> [Written problem]:
List all lines of the data containing the word "picture".

--- START Material supplied ---

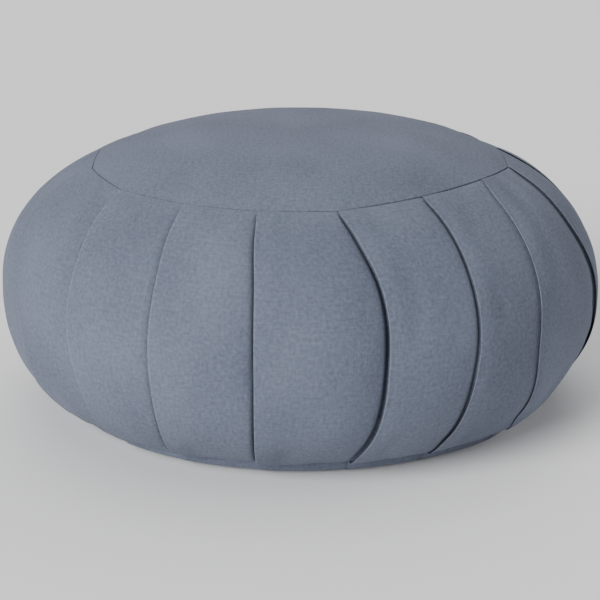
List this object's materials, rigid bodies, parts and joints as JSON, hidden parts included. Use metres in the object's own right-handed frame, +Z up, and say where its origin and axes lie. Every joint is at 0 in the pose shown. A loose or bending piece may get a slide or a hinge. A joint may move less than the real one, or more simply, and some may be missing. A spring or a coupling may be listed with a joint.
{
  "type": "zafu meditation cushion",
  "caption": "Round firm floor cushion of plain canvas: crowned seat disc, knife-pleated bulging side band and flat base disc.",
  "frame": {"origin": "on the floor, under the middle of the cushion", "axes": "+Z up through the middle of the seat, -Y towards the front of the picture, +X to its right"},
  "size_m": [0.3283, 0.3303, 0.151],
  "materials": {
    "canvas_band": "plain-woven slate blue cotton canvas, matt, pressed pleats",
    "canvas_seat": "plain-woven slate blue cotton canvas, matt, stretched over the filling",
    "canvas_base": "plain-woven slate blue cotton canvas, matt, flattened by the floor"
  },
  "bodies": {
    "root": {"side_band": "canvas_band", "top_panel": "canvas_seat", "bottom_panel": "canvas_base"}
  },
  "joints": []
}
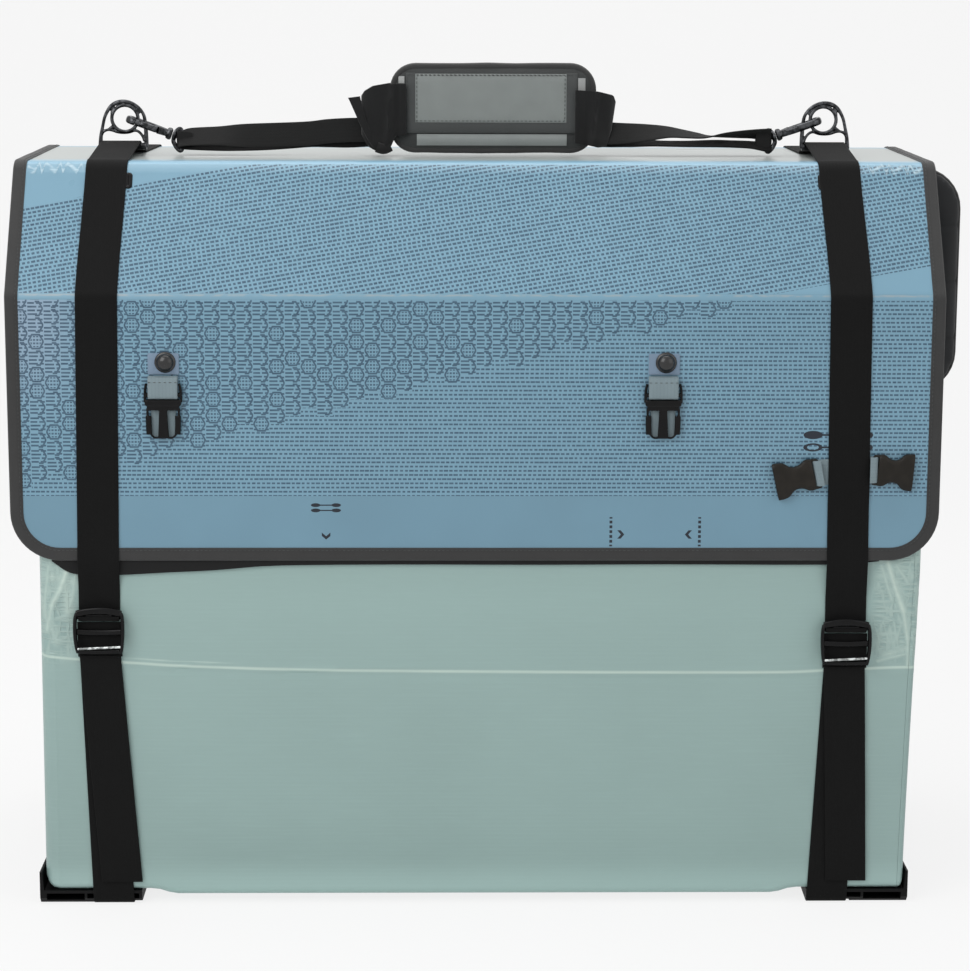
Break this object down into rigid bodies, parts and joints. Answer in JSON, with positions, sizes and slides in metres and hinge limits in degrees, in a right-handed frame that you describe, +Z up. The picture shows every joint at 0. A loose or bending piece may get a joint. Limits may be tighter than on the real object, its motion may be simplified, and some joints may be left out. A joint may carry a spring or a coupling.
{
  "type": "folding kayak",
  "caption": "Folding kayak packed as its own carrying box: a zigzag-folded sheet hull under a strapped folding lid, with carrying rings, shoulder strap and stowed seats.",
  "frame": {"origin": "on the ground, under the middle of the whole", "axes": "+X to the right of the front face along the box's length, +Y to the back, +Z up"},
  "size_m": [0.953, 0.4242, 0.832],
  "materials": {
    "hull_sheet": "sage green corrugated plastic sheet",
    "floor_board": "blue plastic board with a dark printed pattern",
    "binding": "dark grey sewn tape",
    "webbing": "black woven webbing",
    "buckle_plastic": "black moulded plastic",
    "skid_plastic": "black moulded plastic",
    "tab_webbing": "grey woven webbing",
    "hardware": "dark plated metal",
    "pad_fabric": "grey and black padded fabric",
    "seat_fabric": "black padded fabric",
    "crossbar_tube": "brushed tube"
  },
  "bodies": {
    "hull": {"hull_middle_section": "hull_sheet", "bow_section": "hull_sheet", "bow_tip_section": "hull_sheet", "stern_section": "hull_sheet", "stern_tip_section": "hull_sheet", "skid_left": "skid_plastic", "skid_right": "skid_plastic", "lower_strap_left": "webbing", "lower_strap_right": "webbing"},
    "front_flap": {"deck_flap_front": "hull_sheet"},
    "back_flap": {"deck_flap_back": "hull_sheet"},
    "lid_top": {"lid_top_panel": "floor_board", "top_strap_left": "webbing", "top_strap_right": "webbing"},
    "front_chine": {"lid_front_chine": "floor_board", "front_chine_strap_left": "webbing", "front_chine_strap_right": "webbing"},
    "front_panel": {"lid_front_panel": "floor_board", "front_panel_binding": "binding", "front_strap_left": "webbing", "front_strap_right": "webbing", "strap_tail_left": "webbing", "strap_tail_right": "webbing", "lid_rivet_left": "buckle_plastic", "lid_rivet_right": "buckle_plastic", "socket_strip": "tab_webbing"},
    "back_chine": {"lid_back_chine": "floor_board", "back_chine_strap_left": "webbing", "back_chine_strap_right": "webbing"},
    "back_panel": {"lid_back_panel": "floor_board", "back_panel_binding": "binding", "back_strap_left": "webbing", "back_strap_right": "webbing"},
    "lock_left": {"ladder_lock_left": "buckle_plastic", "lock_webbing_left": "webbing"},
    "lock_right": {"ladder_lock_right": "buckle_plastic", "lock_webbing_right": "webbing"},
    "carry_handle": {"carry_ring_left": "hardware", "shoulder_strap_left": "webbing", "shoulder_strap_right": "webbing", "shoulder_pad": "pad_fabric", "swivel_eye_left": "hardware", "swivel_eye_right": "hardware"},
    "ring_right": {"carry_ring_right": "hardware"},
    "hook_left": {"snap_hook_left": "hardware"},
    "hook_right": {"snap_hook_right": "hardware"},
    "gate_left": {"hook_gate_left": "hardware"},
    "gate_right": {"hook_gate_right": "hardware"},
    "plug_left": {"buckle_tab_left": "tab_webbing", "plug_buckle_left": "buckle_plastic"},
    "plug_right": {"buckle_tab_right": "tab_webbing", "plug_buckle_right": "buckle_plastic"},
    "socket_inner": {"socket_buckle_inner": "buckle_plastic"},
    "socket_outer": {"socket_buckle_outer": "buckle_plastic"},
    "rear_backrest": {"backrest_rear": "seat_fabric"},
    "front_backrest": {"backrest_front": "seat_fabric"},
    "rear_seat_pan": {"seat_pan_rear": "seat_fabric"},
    "front_seat_pan": {"seat_pan_front": "seat_fabric"},
    "short_crossbar": {"crossbar_short": "crossbar_tube"},
    "long_crossbar": {"crossbar_long": "crossbar_tube"}
  },
  "joints": [
    {"name": "lid_lift", "type": "slide", "parent": "hull", "child": "lid_top", "axis": [0, 0, 1], "range_m": [0, 0.5]},
    {"name": "front_top_crease", "type": "hinge", "parent": "lid_top", "child": "front_chine", "pos_m": [-0.0235, -0.122, 0.735], "axis": [-1, 0, 0], "range_deg": [0, 55]},
    {"name": "front_chine_crease", "type": "hinge", "parent": "front_chine", "child": "front_panel", "pos_m": [-0.0235, -0.206, 0.612], "axis": [-1, 0, 0], "range_deg": [0, 90]},
    {"name": "back_top_crease", "type": "hinge", "parent": "lid_top", "child": "back_chine", "pos_m": [-0.0235, 0.122, 0.735], "axis": [1, 0, 0], "range_deg": [0, 55]},
    {"name": "back_chine_crease", "type": "hinge", "parent": "back_chine", "child": "back_panel", "pos_m": [-0.0235, 0.206, 0.612], "axis": [1, 0, 0], "range_deg": [0, 90]},
    {"name": "front_flap_crease", "type": "hinge", "parent": "hull", "child": "front_flap", "pos_m": [-0.0235, -0.2, 0.61015], "axis": [-1, 0, 0], "range_deg": [0, 60]},
    {"name": "back_flap_crease", "type": "hinge", "parent": "hull", "child": "back_flap", "pos_m": [-0.0235, 0.2, 0.61015], "axis": [1, 0, 0], "range_deg": [0, 60]},
    {"name": "lock_left_tilt", "type": "hinge", "parent": "front_panel", "child": "lock_left", "pos_m": [-0.3905, -0.2052, 0.297], "axis": [-1, 0, 0], "range_deg": [0, 30]},
    {"name": "lock_right_tilt", "type": "hinge", "parent": "front_panel", "child": "lock_right", "pos_m": [0.3435, -0.2052, 0.285], "axis": [-1, 0, 0], "range_deg": [0, 30]},
    {"name": "handle_swing", "type": "hinge", "parent": "lid_top", "child": "carry_handle", "pos_m": [-0.3795, -0.03, 0.744], "axis": [1, 0, 0], "range_deg": [-45, 45]},
    {"name": "ring_right_swing", "type": "hinge", "parent": "lid_top", "child": "ring_right", "pos_m": [0.3325, -0.03, 0.744], "axis": [1, 0, 0], "range_deg": [-45, 45]},
    {"name": "hook_left_turn", "type": "hinge", "parent": "carry_handle", "child": "hook_left", "pos_m": [-0.3752, -0.03, 0.772], "axis": [0.943, 0, -0.3327], "range_deg": [-20, 20]},
    {"name": "gate_left_open", "type": "hinge", "parent": "hook_left", "child": "gate_left", "pos_m": [-0.34582, -0.04015, 0.76164], "axis": [-0.3327, 0, -0.943], "range_deg": [0, 14], "stiffness_Nm_per_rad": 0.02, "springref_deg": -17.19},
    {"name": "hook_right_turn", "type": "hinge", "parent": "carry_handle", "child": "hook_right", "pos_m": [0.3282, -0.03, 0.772], "axis": [-0.943, 0, -0.3327], "range_deg": [-20, 20]},
    {"name": "gate_right_open", "type": "hinge", "parent": "hook_right", "child": "gate_right", "pos_m": [0.29883, -0.01985, 0.76164], "axis": [0.3327, 0, -0.943], "range_deg": [0, 14], "stiffness_Nm_per_rad": 0.02, "springref_deg": -17.19},
    {"name": "plug_left_swing", "type": "hinge", "parent": "front_panel", "child": "plug_left", "pos_m": [-0.3255, -0.206, 0.547], "axis": [0, 1, 0], "range_deg": [-60, 15]},
    {"name": "plug_right_swing", "type": "hinge", "parent": "front_panel", "child": "plug_right", "pos_m": [0.1575, -0.206, 0.547], "axis": [0, 1, 0], "range_deg": [-60, 60]},
    {"name": "socket_inner_fold", "type": "hinge", "parent": "front_panel", "child": "socket_inner", "pos_m": [0.30965, -0.2104, 0.436], "axis": [0, 0, 1], "range_deg": [0, 75]},
    {"name": "socket_outer_fold", "type": "hinge", "parent": "front_panel", "child": "socket_outer", "pos_m": [0.36765, -0.2104, 0.436], "axis": [0, 0, -1], "range_deg": [0, 75]},
    {"name": "rear_backrest_slide", "type": "slide", "parent": "hull", "child": "rear_backrest", "axis": [1, 0, 0], "range_m": [0, 0.45]},
    {"name": "front_backrest_slide", "type": "slide", "parent": "hull", "child": "front_backrest", "axis": [-1, 0, 0], "range_m": [0, 0.45]},
    {"name": "rear_seat_pan_slide", "type": "slide", "parent": "hull", "child": "rear_seat_pan", "axis": [1, 0, 0], "range_m": [0, 0.45]},
    {"name": "front_seat_pan_slide", "type": "slide", "parent": "hull", "child": "front_seat_pan", "axis": [-1, 0, 0], "range_m": [0, 0.45]},
    {"name": "short_crossbar_slide", "type": "slide", "parent": "hull", "child": "short_crossbar", "axis": [1, 0, 0], "range_m": [0, 0.45]},
    {"name": "long_crossbar_slide", "type": "slide", "parent": "hull", "child": "long_crossbar", "axis": [-1, 0, 0], "range_m": [0, 0.45]}
  ],
  "couplings": [
    {"joint": "ring_right_swing", "follows": "handle_swing", "ratio": 1}
  ]
}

--- END Material supplied ---

> [Reply]:
  "frame": {"origin": "on the floor, under the middle of the cushion", "axes": "+Z up through the middle of the seat, -Y towards the front of the picture, +X to its right"},
Break this object down into rigid bodies, parts and joints. Answer in JSON, with positions, sizes and slides in metres and hinge limits in degrees, in a right-handed frame that you describe, +Z up. The picture shows every joint at 0. A loose or bending piece may get a joint. Limits may be tighter than on the real object, its motion may be simplified, and some joints may be left out. A joint may carry a spring or a coupling.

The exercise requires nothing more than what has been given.